Le sujet du roman est forcément révélateur d’une ambition importante pour l’auteure, choisissant un sujet délicat dans un contexte où la France sort tout juste de l’état d’urgence faisant suite aux attentats. Mais le nouveau livre de Karine Tuil s’avère également porteur d’une pédagogie à ne pas négliger : en faisant le choix d’aborder ce thème du point de vue d’une juge d’instruction, l’écrivaine explique, raconte, montre et démontre ce qu’implique la fonction judiciaire très clairement, autant matériellement que psychologiquement.

Le bouleversement de l’ordre et la conservation de la sécurité sont au centre de l’intrigue et de la vie de la protagoniste, Alma Revel

Pareillement, l’histoire est racontée avec une construction intelligente, s’apparentant parfois au style cinématographique et même de série télévisée : Alma Revel raconte, petit à petit, l’évolution de sa vie privée et professionnelle, pendant que chaque chapitre est ponctué de bribes d’interrogatoires du mis en examen dont il est question tout le roman. Cette dualité narrative entre le discours intime de la femme chargée de responsabilité, épuisée par son travail, et d’un individu questionné et dont les intentions restent questionnables impose un parallèle osé mais humaniste. Karine Tuil démontre qu’une décision judiciaire, bien qu’elle soit prise par un⸱e praticien⸱ne dont la fonction impose l’objectivité par la recherche stricte de la vérité, reste un choix pris à un instant T dans un lieu et un contexte donné, par un être humain marqué par une éducation, des valeurs, une psychologie qui subsistent.

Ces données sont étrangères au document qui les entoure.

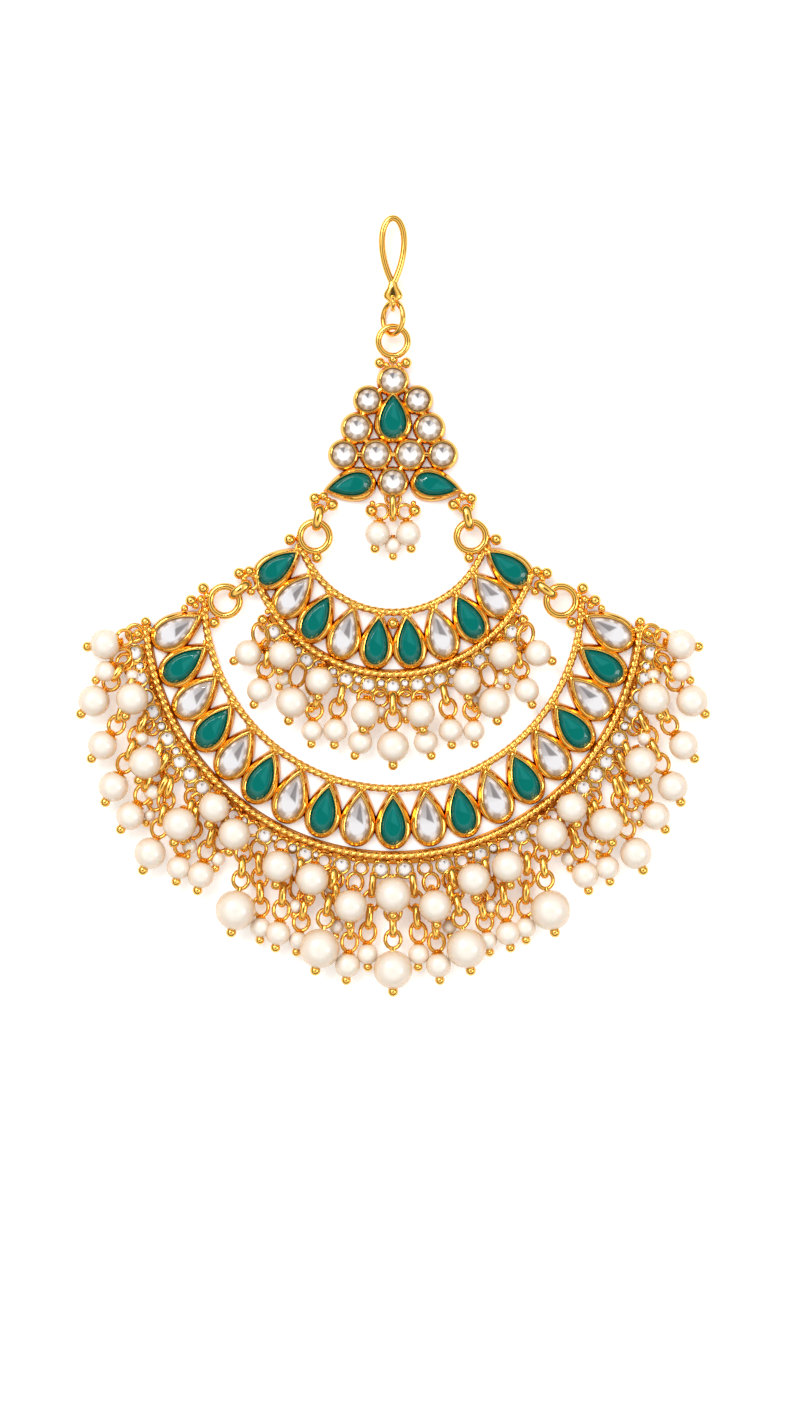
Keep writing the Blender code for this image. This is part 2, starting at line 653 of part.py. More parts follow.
tab = make_hook()
link_bottom = make_top_link(tab)
corner_eye = make_top_plate(link_bottom)
make_inner_crescent()
make_outer_crescent()
for side, name in ((1, "right"), (-1, "left")):
    upper = [(side * x, y) for x, y in (UPPER_RING_PLACE, corner_eye)]
    lower = [(side * x, y) for x, y in (LOWER_RING_PLACE, INNER_EYE_PLACE)]
    corner_link(f"upper_link_{name}", *upper)
    corner_link(f"lower_link_{name}", *lower)
make_top_drops()
make_fringes()
solder()
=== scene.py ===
"""A jhoomar, a gilt crescent head ornament with pearls, lying on its back under a soft studio light.

Sizes in the tables are millimetres in the frame's own axes, and only right-hand places are given: mirrored() adds
the left ones. Angles round a crescent are degrees from straight down.
"""

import bmesh
import bpy
import numpy as np
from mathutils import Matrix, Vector


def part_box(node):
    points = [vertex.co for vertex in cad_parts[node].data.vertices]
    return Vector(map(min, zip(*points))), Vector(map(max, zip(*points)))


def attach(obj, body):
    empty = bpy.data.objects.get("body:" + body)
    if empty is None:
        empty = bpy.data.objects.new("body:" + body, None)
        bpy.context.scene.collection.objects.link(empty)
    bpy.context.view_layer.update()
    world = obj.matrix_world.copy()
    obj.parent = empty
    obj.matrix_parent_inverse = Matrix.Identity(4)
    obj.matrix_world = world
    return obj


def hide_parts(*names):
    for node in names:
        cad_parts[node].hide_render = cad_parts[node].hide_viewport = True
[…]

Mais le parallèle est aussi un moyen légèrement trop montré de maintenir un suspense qui, s’il opère avec efficacité, peut être dérangeant lorsque des personnages se retrouvent tragiquement liés par des coïncidences peu réalistes. Malgré tout, les incohérences dont témoigne l’intrigue sont pardonnées face à la justesse du récit politique, de la critique sévère que fait l’auteure de notre société contemporaine.

L’obsession de la sécurité, le désarroi humain

Finalement, le véritable sujet de ce roman d’actualité est ce qu’octroie le terrorisme à notre société actuelle : la sécurité. Comme les deux faces d’une même pièce, le bouleversement de l’ordre et la conservation de la sécurité sont au centre de l’intrigue et de la vie de la protagoniste, Alma Revel. La femme hésite longuement entre quitter le foyer familial pour un homme imprévisible et conserver un quotidien rassurant mais ennuyant. De même, la juge doit déterminer s’il est plus juste de maintenir en détention un jeune homme de 23 ans parti en Syrie mais dont il ne ressort que peu de preuves, si ce n’est aucune, de son engagement avec Daesh, ou s’il est plus juste, à l’inverse, de le libérer au bénéfice du doute et dans l’espoir qu’il se reconstruise après un an de détention, au risque de le voir commettre le pire.

Et Karine Tuil raconte très justement la détresse judiciaire mais surtout humaine face à ce nouveau défi qu’est le terrorisme. Le personnage principal ne cesse de préciser que, dans son métier, bien qu’elle tranche constamment, il est parfois impossible de comprendre pourquoi un criminel est finalement passé à l’acte. Cela relève presque d’une obsession que doit et n’arrive jamais réellement à accepter le personnage : elle place parfois en détention des individus sans saisir en quoi la société a échoué dans leur éducation et leur intégration. L’auteure pointe du doigt une importante difficulté psychologique dont s’accompagne le métier de juge d’instruction, celle de ne pas trouver de réponse alors que leur fonction est, justement, de rechercher la vérité.

« La taqiya paralyse tout, il n’y a pas d’outils juridique pour la déceler ». C’est par le biais d’un avocat, personnage secondaire de ce roman, que Karine Tuil touche au problème matériel auquel fait face le système judiciaire dans la répression du terrorisme.  La taqiya, selon le dictionnaire Larousse, représente un « concept recommandant la prudence au fidèle en l’invitant à dissimuler sa croyance en cas de danger dans la religion musulmane ». Pour les jihadistes, c’est ainsi un moyen de camoufler leurs intentions en France, et une manière de paralyser la lutte judiciaire contre le terrorisme.

Si Karine Tuil met en exergue les failles d’un système dérouté face à la menace terroriste, tout en rappelant que la justice n’est finalement qu’une question de point de vue, son roman n’en demeure pas moins rempli d’espoir. Il est certes chargé de tension, porté par un personnage angoissé et menacé en permanence, mais cela paraît nécessaire pour un récit voulant illustrer une question : comment détecter, contrôler, et réagir face à la haine, la vraie ? L’auteure n’apporte pas de réponse, ne juge pas ses personnages, mais elle prend soin de souligner avec une citation de Camus que « l’enfer n’a qu’un temps, la vie recommence un jour ». Alors que l’un des auteurs présumés des attentats du Bataclan concluait à l’issue de son audition qu’il a fait le choix de ne pas se faire exploser « par humanité » encore très récemment au procès du 13 novembre dans la vie réelle, Karine Tuil poursuit son étude des contradictions humaines à travers son œuvre, utilisant la littérature comme un outil de réflexion nécessaire et indispensable à notre démocratie.